St. John Providence Health System, Warren, Mich., should regain just less than half of the certified registered nurse anesthetists it lost amid an outsourcing contract dispute at the outset of the year, after management reached a deal with most of the former employees who hadn't found other jobs.
The CRNAs who rejected offers to be outsourced to newly formed contractor PSJ Anesthesia PC in late December met with PSJ management and attorneys earlier this month and began reviewing a new contract offer Jan. 19. They finalized a deal this past weekend, said David Shea, managing partner of Shea Aiello PC in Southfield, Mich., who represented the CRNAs.
In all, four of the 66 employees who lost their jobs starting Dec. 31 at St. John Providence Hospital and Medical Center in Southfield, Mich., or St. John Providence Park Hospital in Novi, Mich., are returning to work full time as PSJ contract employees, while 24 more will be contingent employees paid an hourly wage without benefits, with an option to sign on full time later.
Another 29 CRNAs have decided not to return, 24 of whom have found new job offers elsewhere since the New Year, Shea said. Nine more were either undecided or could not yet be reached as of Tuesday.
The returning employees could start filling shifts at Providence hospitals for PSJ later this week.
”I think this is a really healthy decision. This was a fair and market-value contract that was negotiated unfortunately after the fact, but the group as a whole thought it was fair," Shea said. "The only decision after to make that was really whether, after all that has happened, the whole group really want to return and be PSJ employees. But the group members have agreed to disagree on that.”
The #Michigan68, a social media campaign term for 68 out of 74 staff CRNAs at the two St. John Providence hospitals who rejected a previous service contract with PSJ in November, has been through several rounds of negotiations since. But the hospital and its owner, St. Louis-based Ascension Health, always contended that any CRNAs who hadn't signed the PSJ contracts were unemployed as of Dec. 31.
Since then, the hospitals have continued to host surgeries, largely via a combination of anesthesiologist doctors performing CRNA duties and a small contingent of the CRNAs who did sign PSJ agreements.
Providence has said in the past that CRNAs were “still being offered the opportunity to request transition of employment from St.
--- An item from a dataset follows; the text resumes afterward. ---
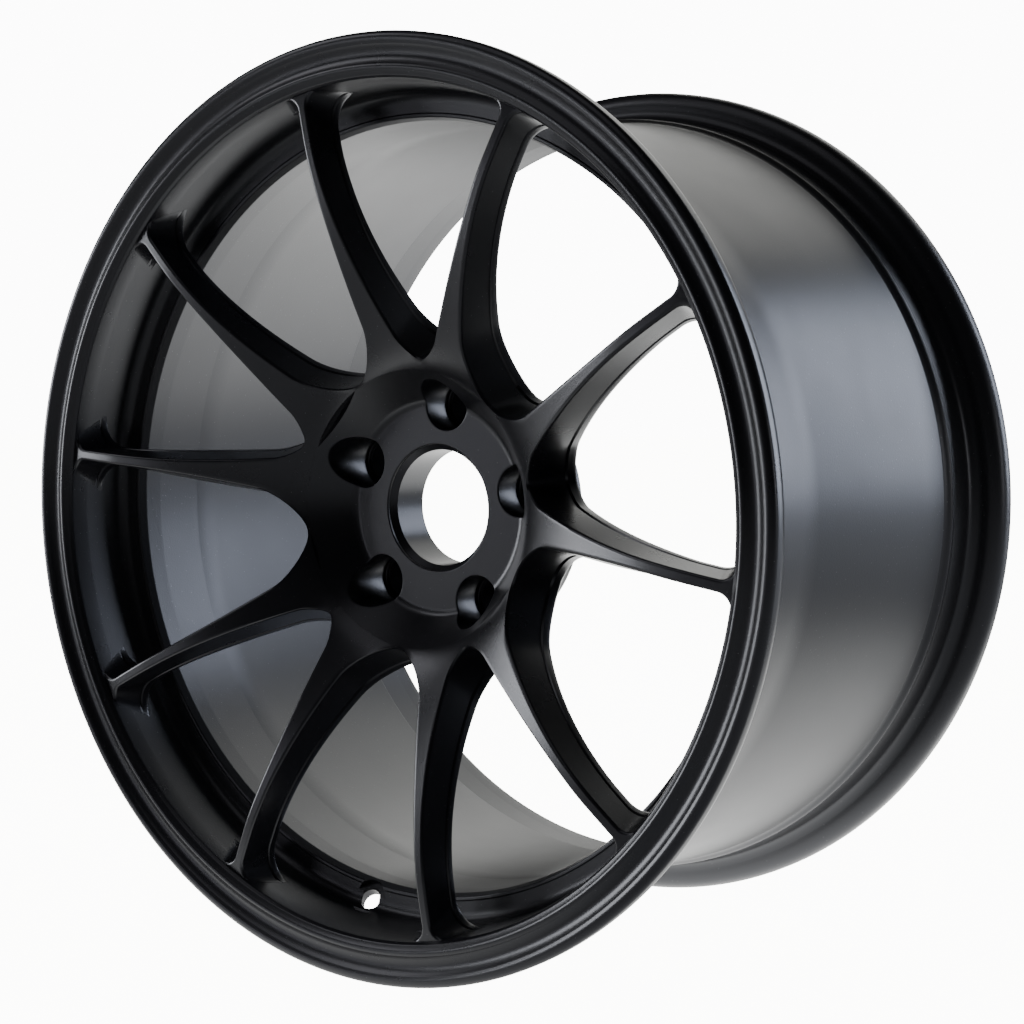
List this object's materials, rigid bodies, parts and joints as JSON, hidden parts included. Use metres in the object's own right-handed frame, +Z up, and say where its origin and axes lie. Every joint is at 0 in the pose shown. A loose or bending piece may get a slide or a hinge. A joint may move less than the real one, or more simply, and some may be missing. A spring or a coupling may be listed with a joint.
{
  "type": "wheel rim",
  "caption": "Forged racing car wheel rim, satin black: paired slender spokes run from a deep dished hub to a stepped outer lip, in front of a wide concave barrel for a tubeless tyre.",
  "frame": {"origin": "centre of the mounting pad at the back of the hub, on the spin axis", "axes": "Y is the spin axis: the wheel's face looks toward -Y and its mounting pad toward +Y. +Z is up, with the valve hole near the bottom. +X is to the right as seen from the front"},
  "size_m": [0.4977, 0.2733, 0.4978],
  "materials": {
    "face_finish": "satin black powder coat",
    "barrel_finish": "satin black powder coat, smoother",
    "hub_finish": "satin black powder coat on machined surfaces"
  },
  "bodies": {
    "root": {"hub_centre": "hub_finish", "hub_disc": "hub_finish", "lip_ring": "face_finish", "front_flange": "face_finish", "front_bead_seat": "barrel_finish", "drop_centre": "barrel_finish", "barrel": "barrel_finish", "rear_hump": "barrel_finish", "rear_bead_seat": "barrel_finish", "rear_flange": "barrel_finish", "spoke_01": "face_finish", "spoke_02": "face_finish", "spoke_03": "face_finish", "spoke_04": "face_finish", "spoke_05": "face_finish", "spoke_06": "face_finish", "spoke_07": "face_finish", "spoke_08": "face_finish", "spoke_09": "face_finish", "spoke_10": "face_finish"}
  },
  "joints": []
}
John Providence to PSJ, with comparable pay and benefits,” but was generally not as forthcoming about contract details.
“Providence-Providence Park no longer employs CRNAs at its two facilities,” Providence Director of Corporate Communications Daniela Scholl said in a statement, deferring further comment to PSJ.
PSJ President Dominick Lago and attorney Carey Kalmowitz of The Health Law Partners PC, who has represented PSJ in contract discussions, did not immediately return phone calls seeking comment Tuesday.
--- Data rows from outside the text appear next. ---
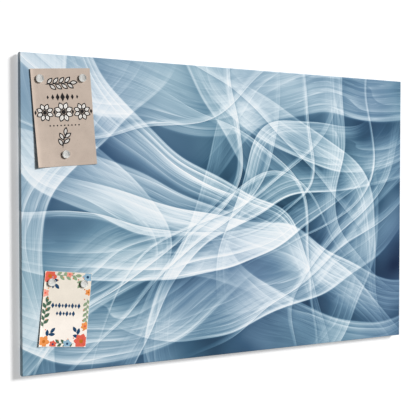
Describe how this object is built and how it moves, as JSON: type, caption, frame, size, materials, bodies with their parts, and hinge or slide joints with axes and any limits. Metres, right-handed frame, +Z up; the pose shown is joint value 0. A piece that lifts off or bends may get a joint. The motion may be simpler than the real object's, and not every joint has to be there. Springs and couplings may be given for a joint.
{
  "type": "magnetic board",
  "caption": "Wall-hung magnetic board: folded steel tray faced with printed film, on keyhole corner plates, with paper cards held on its front by pot magnets.",
  "frame": {"origin": "centre of the board's back, in the plane of the wall that the rubber buffers touch", "axes": "+X to the viewer's right along the long side, +Y into the wall, +Z up; the display side faces -Y"},
  "size_m": [0.9, 0.0256, 0.6],
  "materials": {
    "print_film": "satin printed film in pale and slate blues",
    "tray_steel": "satin pale grey coil coating",
    "zinc_steel": "zinc plated, faint spangle",
    "foam_tape": "matt acrylic foam",
    "rivet_alloy": "bright drawn",
    "buffer_rubber": "matt moulded",
    "craft_paper": "uncoated, faintly flecked",
    "cream_paper": "smooth, uncoated",
    "nickel_cup": "nickel plated, fine turned marks",
    "magnet_core": "dark nickel"
  },
  "bodies": {
    "board": {"steel_tray": "tray_steel", "printed_facing": "print_film", "stiffener_left": "zinc_steel", "stiffener_right": "zinc_steel", "bond_tape_left_outer": "foam_tape", "bond_tape_left_inner": "foam_tape", "bond_tape_right_outer": "foam_tape", "bond_tape_right_inner": "foam_tape", "corner_plate_top_left": "zinc_steel", "corner_plate_top_right": "zinc_steel", "corner_plate_bottom_right": "zinc_steel", "corner_plate_bottom_left": "zinc_steel", "rivet_top_left_1": "rivet_alloy", "rivet_top_left_2": "rivet_alloy", "rivet_top_right_1": "rivet_alloy", "rivet_top_right_2": "rivet_alloy", "rivet_bottom_right_1": "rivet_alloy", "rivet_bottom_right_2": "rivet_alloy", "rivet_bottom_left_1": "rivet_alloy", "rivet_bottom_left_2": "rivet_alloy", "buffer_top_left": "buffer_rubber", "buffer_top_right": "buffer_rubber", "buffer_bottom_right": "buffer_rubber", "buffer_bottom_left": "buffer_rubber"},
    "note": {"note_card": "craft_paper"},
    "note_magnet_left": {"note_magnet_left_cup": "nickel_cup", "note_magnet_left_core": "magnet_core"},
    "note_magnet_right": {"note_magnet_right_cup": "nickel_cup", "note_magnet_right_core": "magnet_core"},
    "note_magnet_lower": {"note_magnet_lower_cup": "nickel_cup", "note_magnet_lower_core": "magnet_core"},
    "invite": {"invite_card": "cream_paper"},
    "invite_magnet_left": {"invite_magnet_left_cup": "nickel_cup", "invite_magnet_left_core": "magnet_core"},
    "invite_magnet_right": {"invite_magnet_right_cup": "nickel_cup", "invite_magnet_right_core": "magnet_core"}
  },
  "joints": [
    {"name": "note_slide", "type": "slide", "parent": "board", "child": "note", "axis": [1, 0, 0], "range_m": [-0.018, 0.75]},
    {"name": "note_magnet_left_pull", "type": "slide", "parent": "note", "child": "note_magnet_left", "axis": [0, -1, 0], "range_m": [0, 0.03]},
    {"name": "note_magnet_right_pull", "type": "slide", "parent": "note", "child": "note_magnet_right", "axis": [0, -1, 0], "range_m": [0, 0.03]},
    {"name": "note_magnet_lower_pull", "type": "slide", "parent": "note", "child": "note_magnet_lower", "axis": [0, -1, 0], "range_m": [0, 0.03]},
    {"name": "invite_slide", "type": "slide", "parent": "board", "child": "invite", "axis": [1, 0, 0], "range_m": [-0.03, 0.76]},
    {"name": "invite_magnet_left_pull", "type": "slide", "parent": "invite", "child": "invite_magnet_left", "axis": [0, -1, 0], "range_m": [0, 0.03]},
    {"name": "invite_magnet_right_pull", "type": "slide", "parent": "invite", "child": "invite_magnet_right", "axis": [0, -1, 0], "range_m": [0, 0.03]}
  ]
}
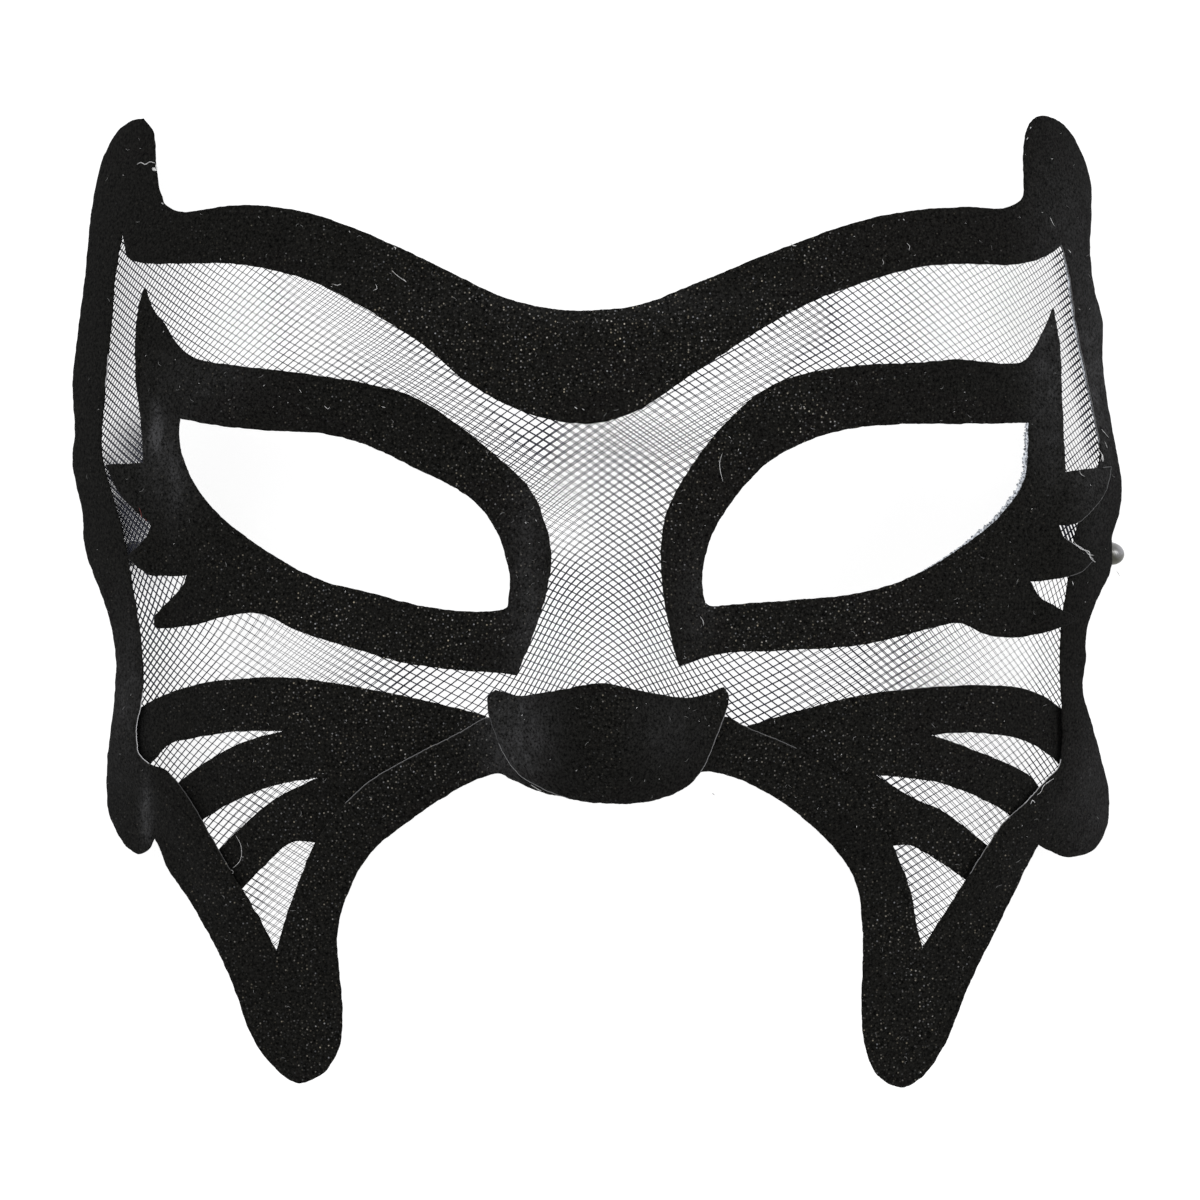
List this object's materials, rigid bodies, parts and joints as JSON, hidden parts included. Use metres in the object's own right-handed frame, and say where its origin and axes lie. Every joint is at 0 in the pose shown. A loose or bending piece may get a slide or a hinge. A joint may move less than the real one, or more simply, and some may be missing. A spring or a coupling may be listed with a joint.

Among the newest concessions CRNAs won at the meeting earlier this month with PSJ management were: each side would forgo potential litigation against the other, the CRNAs would participate in profit-sharing in lieu of having an equity stake in PSJ, and a performance enhancement committee of CRNAs and PSJ owners would convene to set policies and procedures, Shea said.
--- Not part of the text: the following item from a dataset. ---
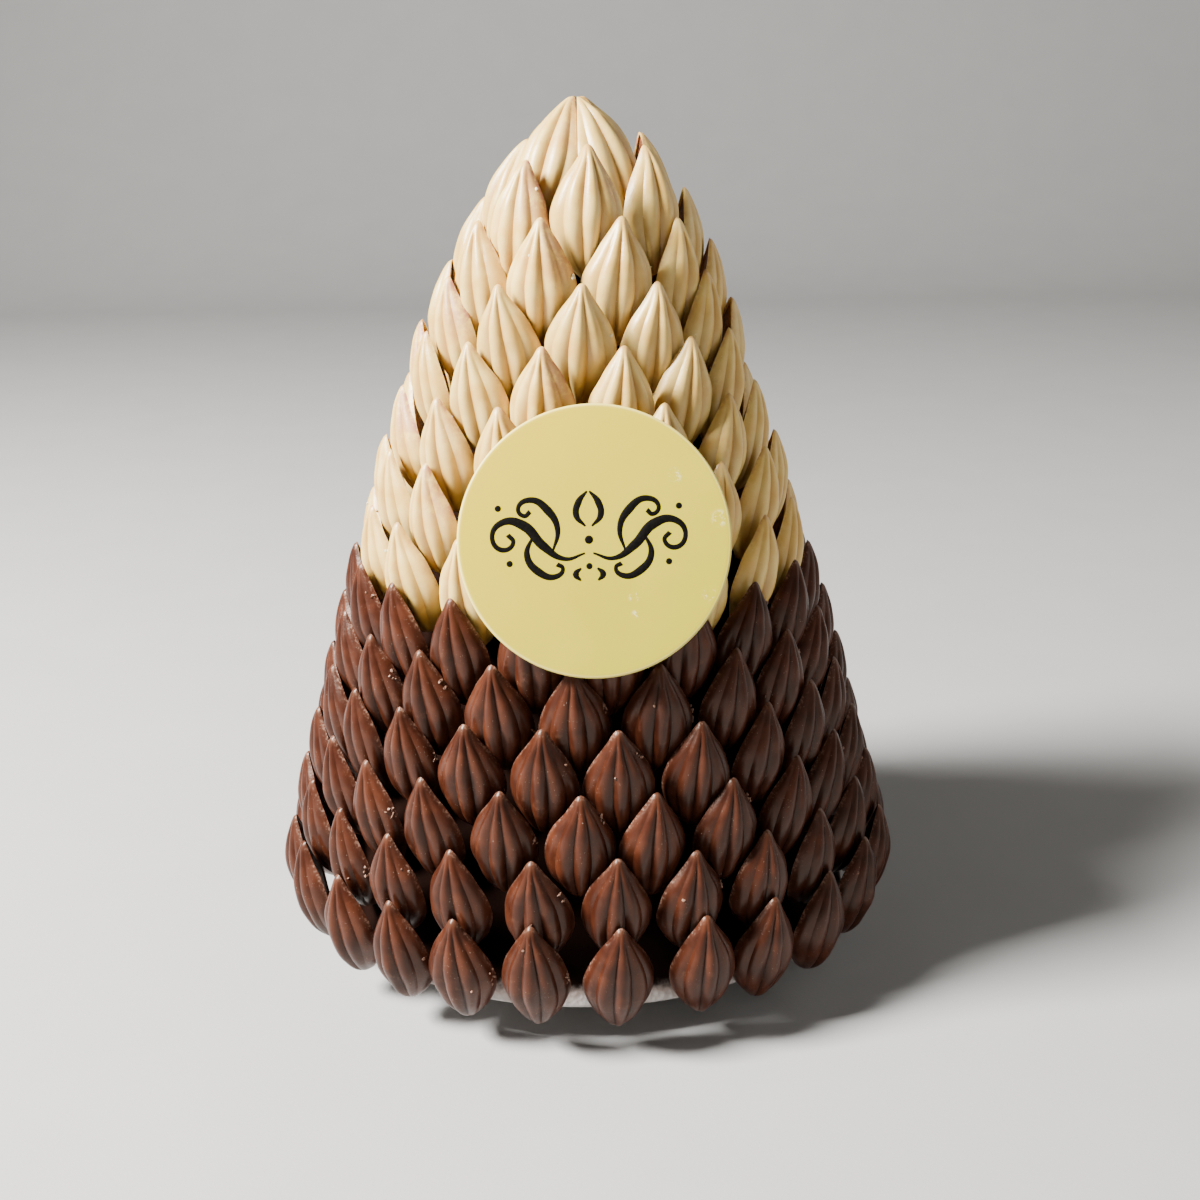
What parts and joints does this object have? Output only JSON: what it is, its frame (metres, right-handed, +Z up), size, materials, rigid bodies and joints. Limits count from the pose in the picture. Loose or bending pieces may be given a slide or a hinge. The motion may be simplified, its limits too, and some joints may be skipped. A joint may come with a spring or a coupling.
{
  "type": "chocolate pyramid",
  "caption": "Tall cone of fluted milk and ivory chocolate pods set in overlapping rings on a foam core, with a round chocolate plaque leaning on its front.",
  "frame": {"origin": "centre of the round foot's underside, on the surface the pyramid stands on", "axes": "+Z up the pyramid to its tip, -Y to the front where the plaque leans, +X to the right seen from the front"},
  "size_m": [0.2689, 0.2694, 0.3557],
  "materials": {
    "milk_chocolate": "satin",
    "ivory_chocolate": "satin",
    "plaque_chocolate": "smooth satin",
    "foam": "matte"
  },
  "bodies": {
    "root": {"core": "foam", "tier_01_milk": "milk_chocolate", "tier_02_milk": "milk_chocolate", "tier_03_milk": "milk_chocolate", "tier_04_milk": "milk_chocolate", "tier_05_milk": "milk_chocolate", "tier_06_milk": "milk_chocolate", "tier_07_ivory": "ivory_chocolate", "tier_08_ivory": "ivory_chocolate", "tier_09_ivory": "ivory_chocolate", "tier_10_pod_01": "ivory_chocolate", "tier_10_pod_02": "ivory_chocolate", "tier_10_pod_03": "ivory_chocolate", "tier_10_pod_04": "ivory_chocolate", "tier_10_pod_05": "ivory_chocolate", "tier_10_pod_06": "ivory_chocolate", "tier_10_pod_07": "ivory_chocolate", "tier_10_pod_08": "ivory_chocolate", "tier_10_pod_09": "ivory_chocolate", "tier_10_pod_10": "ivory_chocolate", "tier_10_pod_11": "ivory_chocolate", "tier_10_pod_12": "ivory_chocolate", "tier_10_pod_13": "ivory_chocolate", "tier_11_pod_01": "ivory_chocolate", "tier_11_pod_02": "ivory_chocolate", "tier_11_pod_03": "ivory_chocolate", "tier_11_pod_04": "ivory_chocolate", "tier_11_pod_05": "ivory_chocolate", "tier_11_pod_06": "ivory_chocolate", "tier_11_pod_07": "ivory_chocolate", "tier_11_pod_08": "ivory_chocolate", "tier_11_pod_09": "ivory_chocolate", "tier_11_pod_10": "ivory_chocolate", "tier_11_pod_11": "ivory_chocolate", "tier_12_pod_01": "ivory_chocolate", "tier_12_pod_02": "ivory_chocolate", "tier_12_pod_03": "ivory_chocolate", "tier_12_pod_04": "ivory_chocolate", "tier_12_pod_05": "ivory_chocolate", "tier_12_pod_06": "ivory_chocolate", "tier_12_pod_07": "ivory_chocolate", "tier_12_pod_08": "ivory_chocolate", "tier_12_pod_09": "ivory_chocolate", "tier_13_pod_01": "ivory_chocolate", "tier_13_pod_02": "ivory_chocolate", "tier_13_pod_03": "ivory_chocolate", "tier_13_pod_04": "ivory_chocolate", "tier_13_pod_05": "ivory_chocolate", "tier_13_pod_06": "ivory_chocolate", "tier_13_pod_07": "ivory_chocolate", "top_pod_1": "ivory_chocolate", "top_pod_2": "ivory_chocolate", "top_pod_3": "ivory_chocolate", "top_pod_4": "ivory_chocolate", "plaque": "plaque_chocolate"}
  },
  "joints": []
}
Michigan accounts for more than 2,600 certified registered nurse anesthetists out of about 48,000 nationwide, who administer anesthesia during surgeries.
A Gofundme account online dedicated to covering legal and other expenses for the Michigan 68 holdouts during contract negotiations has raised more than $63,000 in donations since late November.
“It is after much personal sacrifice some of the (Michigan 68) will return to the workplace, patients, nurses, aides, anesthesiologists, surgeons, and support staff they have known and loved for years — doing so with the ability to hold their heads high,” the group states in an update on the Gofundme page.
“We have proven our conviction to stand up for what is right. We have shown the extent of our moral fortitude by remaining committed to the CRNA profession and our campaign despite the personal cost. And, most importantly, have shown the selfless ability to forgive — exemplifying the compassion and professionalism inherent throughout the entire nurse and advanced nurse practice field.”